The process of buying a corridor for an east coast high-speed railway line would begin under a re-elected Rudd government, which will pledge $52 million over the next four years for a Sydney-Canberra-Melbourne line.
A Rudd government would also introduce legislation to protect a corridor for fast trains between Australia's two largest cities, and would establish a high-speed rail authority within six months to manage the project.
The money would not be enough to buy the required land, but Deputy Prime Minister Anthony Albanese said it would enable a start to building a line that could be operational within 17 years.
''There are some people that say this won't occur but wouldn't it be a tragedy if, as the economics of a project like this improve over time, it becomes impossible because the planning and foresight wasn't there,'' Mr Albanese said.
This is the second federal election Mr Albanese has promised money for high speed rail initiatives.
In 2010, Mr Albanese committed $20 million for a study into a fast train service. It found that such a line would ultimately be profitable but only after the government had contributed the bulk of $114 billion in construction costs to link Melbourne, Sydney, Canberra and Brisbane.
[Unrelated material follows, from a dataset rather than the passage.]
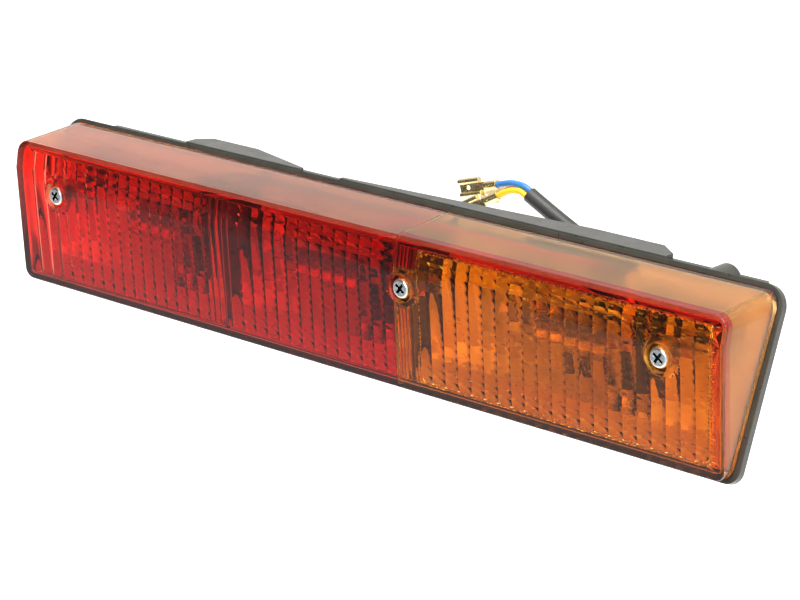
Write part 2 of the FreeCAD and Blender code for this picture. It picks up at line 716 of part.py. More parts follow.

In response, Mr Albanese set up an advisory group whose report, released on Monday, says high-speed rail could be built faster and cheaper than the earlier study had suggested.
It also called for the creation of a high-speed rail authority and legislation to preserve a corridor, recommendations Mr Albanese says he will adopt.
That study said construction of a high-speed railway lin between Canberra and Sydney could start in 2022 and be running by 2030. The travelling time between the two cities would be a little more than an hour on trains travelling up to 350 km/h.
A Melbourne-Sydney link (travel time 2 3/4 hours) could by running by 2035.
Regional stations are also proposed, including at Wagga Wagga, Albury Wodonga and Shepparton.
Mr Albanese said the new high-speed rail authority would be set up in six months and would have an independent board and chief executive.
''What I want to do is to be realistic and thoughtful and considered about this – there's no doubt in my view that high speed rail should be part of Australia's infrastructure future,'' the minister said.
The Greens want to fast-track the project and spend $1.2 billion on it in the next four years. The Coalition's transport spokesman, Warren Truss, has previously raised concerns about cost of high-speed rail.
The government says the $52 million will be spent on a business case and market testing of cost estimates, and possibly include some land acquisitions.
The minister said a growing population would make a fast train more feasible.
''Over a period of time it becomes more economically viable than it is today,'' he said.